In silico Identification and Assessment of Potential Chloroplast DNA Barcodes for Discriminating Brassicaceous Species using Machine Learning Algorithms

Abstract

Complete chloroplast genome sequences of 89 Brassicaceous species (42 genera) were used for identification and assessment of potential DNA barcodes at genus and species levels. Sliding windows analysis was performed on the aligned file to identify hyper-variable regions based on nucleotide diversity(π).
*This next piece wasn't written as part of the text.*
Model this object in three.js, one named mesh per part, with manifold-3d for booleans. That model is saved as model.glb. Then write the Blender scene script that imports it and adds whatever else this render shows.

Out of 23 identified hyper-variable regions, 3 coding regions i.e. ycf1, ndhF and ndhA and 3 combinations of coding and non-coding regions i.e. ‘ndhH-rps15, rps15, rps15-ycf1, ycf1’; ‘ccsA/ycf5, ccsA/ ycf5-ndhD, ndhD’ and ‘ndhE-ndhG, ndhG, ndhG-ndhI, ndhI’ were selected for sequence enrichment and assessed using six supervised machine learning algorithms i.e. J48, Jrip, SMO, Naive Bayes, Random Forest and KNN using WEKA along with distance based method using ‘nearneighbour’ function in SPIDER. It was observed that ycf1 was the most efficient region for discriminating Brassicaceous species with average identification rate of 76% and maximum identification rate of 86% at species level. The other three regions i.e. ndhA, ‘ndhH-rps15,rps15,rps15-ycf1,ycf1’ and ‘ccsA/ycf5,ccsA/ycf5-ndhD,ndhD’ were found to be more efficient than well established markers i.e. matK and rbcL and hence can be used as potential DNA barcodes for family Brassicaceae. Supervised machine learning algorithms i.e. SMO, Random Forest and KNN along with distance based method SPIDER(NN) were shown to be more efficient and stable as compared to Jrip, J48 and Naive Bayes.